▶ [WHAT YOU SHOULD DO] Lines holding the string "bodies" are the ones to copy; find them all in the data.

▶ [DATASET EXCERPT]
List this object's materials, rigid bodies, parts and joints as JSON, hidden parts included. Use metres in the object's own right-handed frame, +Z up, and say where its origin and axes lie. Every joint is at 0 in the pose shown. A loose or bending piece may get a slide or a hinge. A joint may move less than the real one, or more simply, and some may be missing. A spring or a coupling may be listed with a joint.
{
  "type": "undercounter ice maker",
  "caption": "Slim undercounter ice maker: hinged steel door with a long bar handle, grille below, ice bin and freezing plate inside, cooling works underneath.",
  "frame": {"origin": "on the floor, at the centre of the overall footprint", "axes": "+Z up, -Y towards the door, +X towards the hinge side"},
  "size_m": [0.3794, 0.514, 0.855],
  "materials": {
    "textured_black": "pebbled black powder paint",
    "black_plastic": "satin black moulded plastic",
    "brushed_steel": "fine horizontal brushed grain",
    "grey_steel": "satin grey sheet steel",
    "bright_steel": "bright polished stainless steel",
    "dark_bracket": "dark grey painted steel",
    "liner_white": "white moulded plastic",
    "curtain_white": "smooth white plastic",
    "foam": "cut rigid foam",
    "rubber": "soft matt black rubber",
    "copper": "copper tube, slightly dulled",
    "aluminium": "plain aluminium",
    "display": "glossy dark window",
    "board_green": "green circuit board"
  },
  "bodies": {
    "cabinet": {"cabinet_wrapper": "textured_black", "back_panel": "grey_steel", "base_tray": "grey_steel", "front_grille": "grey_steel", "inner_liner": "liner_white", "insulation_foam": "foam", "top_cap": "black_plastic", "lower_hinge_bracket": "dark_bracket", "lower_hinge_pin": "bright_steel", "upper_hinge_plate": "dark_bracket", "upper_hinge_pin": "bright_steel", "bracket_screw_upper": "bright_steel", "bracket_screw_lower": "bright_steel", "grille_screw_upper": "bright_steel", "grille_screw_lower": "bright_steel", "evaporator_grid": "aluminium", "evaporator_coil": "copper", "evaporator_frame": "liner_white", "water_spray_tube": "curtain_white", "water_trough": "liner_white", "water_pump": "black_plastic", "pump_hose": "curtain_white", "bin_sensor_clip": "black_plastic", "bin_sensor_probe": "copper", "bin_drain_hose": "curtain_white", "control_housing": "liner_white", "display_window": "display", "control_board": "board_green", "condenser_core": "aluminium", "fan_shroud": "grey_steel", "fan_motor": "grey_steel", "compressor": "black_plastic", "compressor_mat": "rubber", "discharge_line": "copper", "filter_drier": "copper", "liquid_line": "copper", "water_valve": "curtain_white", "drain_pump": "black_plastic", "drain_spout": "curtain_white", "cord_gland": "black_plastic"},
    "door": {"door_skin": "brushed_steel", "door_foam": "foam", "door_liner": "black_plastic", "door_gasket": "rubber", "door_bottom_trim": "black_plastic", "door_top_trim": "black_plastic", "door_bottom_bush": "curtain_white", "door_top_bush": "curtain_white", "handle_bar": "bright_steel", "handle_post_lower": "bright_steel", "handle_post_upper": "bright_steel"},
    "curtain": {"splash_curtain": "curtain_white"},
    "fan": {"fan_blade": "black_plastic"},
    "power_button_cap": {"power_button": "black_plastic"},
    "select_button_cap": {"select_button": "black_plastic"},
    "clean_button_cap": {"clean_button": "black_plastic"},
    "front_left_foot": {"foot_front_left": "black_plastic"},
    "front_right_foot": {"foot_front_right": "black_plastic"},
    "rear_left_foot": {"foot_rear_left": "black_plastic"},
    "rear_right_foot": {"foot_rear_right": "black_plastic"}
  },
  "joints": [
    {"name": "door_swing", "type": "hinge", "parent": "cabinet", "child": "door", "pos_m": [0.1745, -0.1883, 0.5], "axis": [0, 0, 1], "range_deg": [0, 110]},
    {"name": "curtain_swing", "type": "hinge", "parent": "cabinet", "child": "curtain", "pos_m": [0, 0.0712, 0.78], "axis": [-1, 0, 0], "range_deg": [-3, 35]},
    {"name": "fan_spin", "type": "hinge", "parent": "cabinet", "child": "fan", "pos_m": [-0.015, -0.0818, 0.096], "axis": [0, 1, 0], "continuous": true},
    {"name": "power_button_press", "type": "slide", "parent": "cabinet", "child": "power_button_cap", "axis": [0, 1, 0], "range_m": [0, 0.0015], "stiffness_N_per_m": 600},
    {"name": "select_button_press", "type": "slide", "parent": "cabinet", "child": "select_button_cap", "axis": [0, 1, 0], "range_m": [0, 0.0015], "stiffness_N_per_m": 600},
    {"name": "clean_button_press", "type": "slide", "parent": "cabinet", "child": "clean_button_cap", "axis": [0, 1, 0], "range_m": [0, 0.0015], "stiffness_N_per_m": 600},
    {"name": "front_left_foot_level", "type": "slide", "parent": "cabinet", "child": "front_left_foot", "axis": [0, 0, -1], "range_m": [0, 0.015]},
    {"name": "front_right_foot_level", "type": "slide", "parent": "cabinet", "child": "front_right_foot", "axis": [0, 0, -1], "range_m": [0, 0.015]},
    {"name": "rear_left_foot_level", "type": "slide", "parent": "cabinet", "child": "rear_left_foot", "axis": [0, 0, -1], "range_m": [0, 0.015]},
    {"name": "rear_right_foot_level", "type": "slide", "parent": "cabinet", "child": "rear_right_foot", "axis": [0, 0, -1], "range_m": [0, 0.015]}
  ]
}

▶ [SOLUTION TO THIS EXERCISE]
List this object's materials, rigid bodies, parts and joints as JSON, hidden parts included. Use metres in the object's own right-handed frame, +Z up, and say where its origin and axes lie. Every joint is at 0 in the pose shown. A loose or bending piece may get a slide or a hinge. A joint may move less than the real one, or more simply, and some may be missing. A spring or a coupling may be listed with a joint.
  "bodies": {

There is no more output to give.